- _INFORMATION SHOWN_

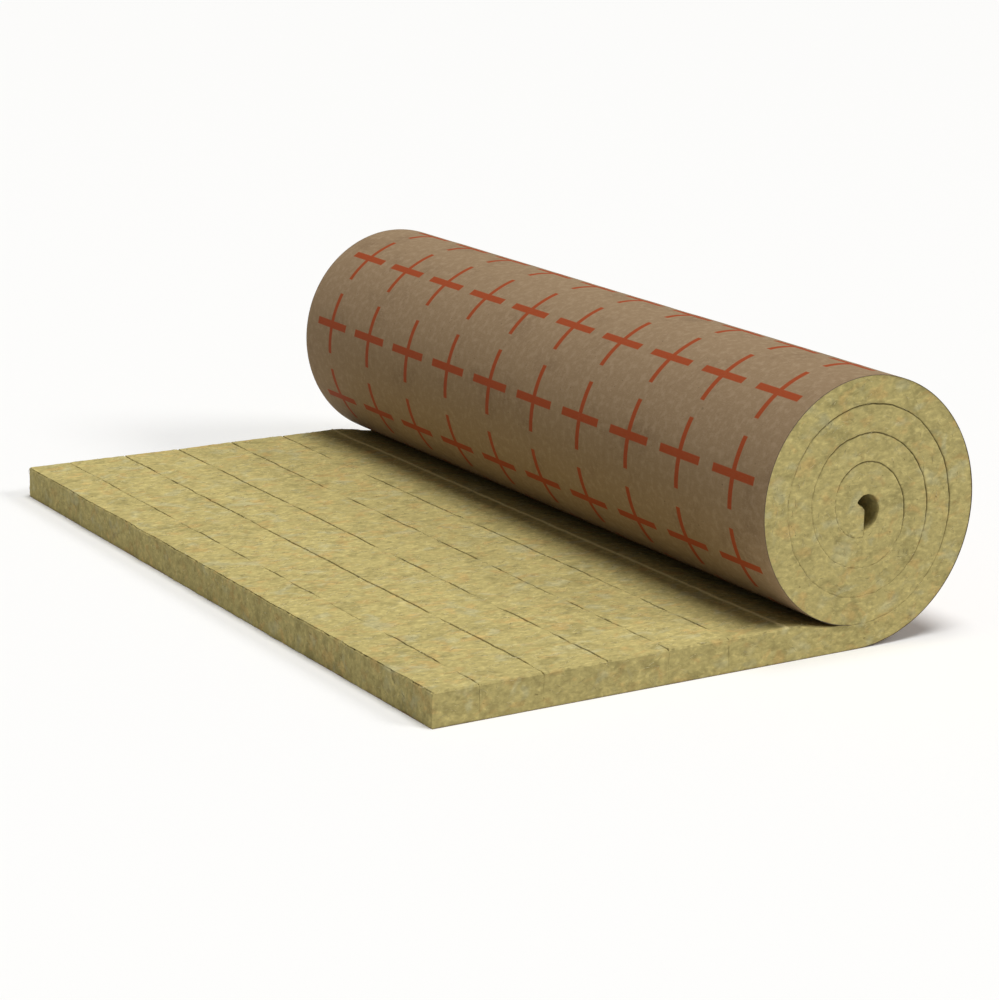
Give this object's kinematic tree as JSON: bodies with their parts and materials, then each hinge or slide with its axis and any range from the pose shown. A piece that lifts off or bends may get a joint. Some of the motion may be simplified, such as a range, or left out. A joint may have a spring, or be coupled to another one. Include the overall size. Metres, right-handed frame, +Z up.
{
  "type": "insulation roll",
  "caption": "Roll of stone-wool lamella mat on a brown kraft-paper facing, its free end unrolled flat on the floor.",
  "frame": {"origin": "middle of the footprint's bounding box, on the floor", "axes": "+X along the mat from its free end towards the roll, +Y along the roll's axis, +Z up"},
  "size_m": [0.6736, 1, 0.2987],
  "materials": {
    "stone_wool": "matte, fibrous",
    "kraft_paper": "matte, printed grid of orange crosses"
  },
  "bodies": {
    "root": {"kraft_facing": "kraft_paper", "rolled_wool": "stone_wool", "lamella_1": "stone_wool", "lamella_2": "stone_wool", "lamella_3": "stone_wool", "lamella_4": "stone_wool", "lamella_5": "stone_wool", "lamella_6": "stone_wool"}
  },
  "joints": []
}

- _PROBLEM_
All of the data needs to be printed once more, exactly.

- _SOLUTION TO THIS TASK_
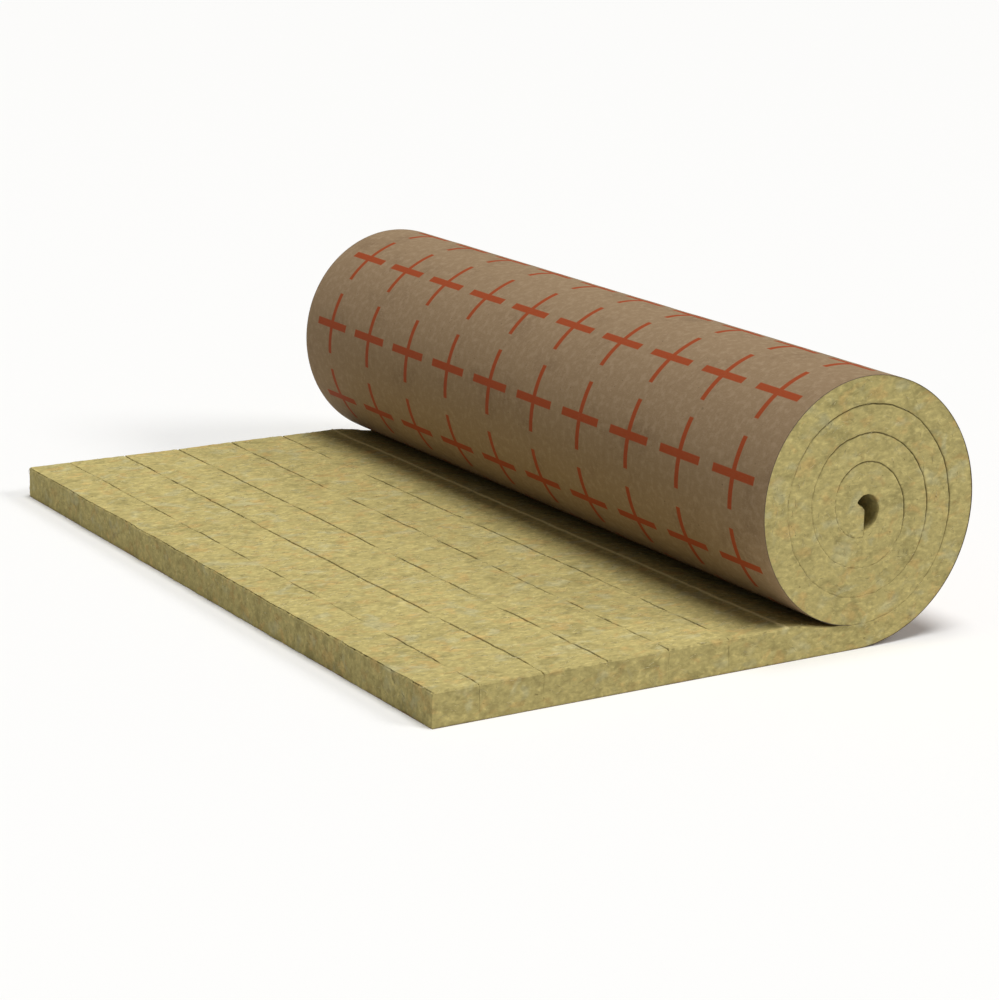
Give this object's kinematic tree as JSON: bodies with their parts and materials, then each hinge or slide with its axis and any range from the pose shown. A piece that lifts off or bends may get a joint. Some of the motion may be simplified, such as a range, or left out. A joint may have a spring, or be coupled to another one. Include the overall size. Metres, right-handed frame, +Z up.
{
  "type": "insulation roll",
  "caption": "Roll of stone-wool lamella mat on a brown kraft-paper facing, its free end unrolled flat on the floor.",
  "frame": {"origin": "middle of the footprint's bounding box, on the floor", "axes": "+X along the mat from its free end towards the roll, +Y along the roll's axis, +Z up"},
  "size_m": [0.6736, 1, 0.2987],
  "materials": {
    "stone_wool": "matte, fibrous",
    "kraft_paper": "matte, printed grid of orange crosses"
  },
  "bodies": {
    "root": {"kraft_facing": "kraft_paper", "rolled_wool": "stone_wool", "lamella_1": "stone_wool", "lamella_2": "stone_wool", "lamella_3": "stone_wool", "lamella_4": "stone_wool", "lamella_5": "stone_wool", "lamella_6": "stone_wool"}
  },
  "joints": []
}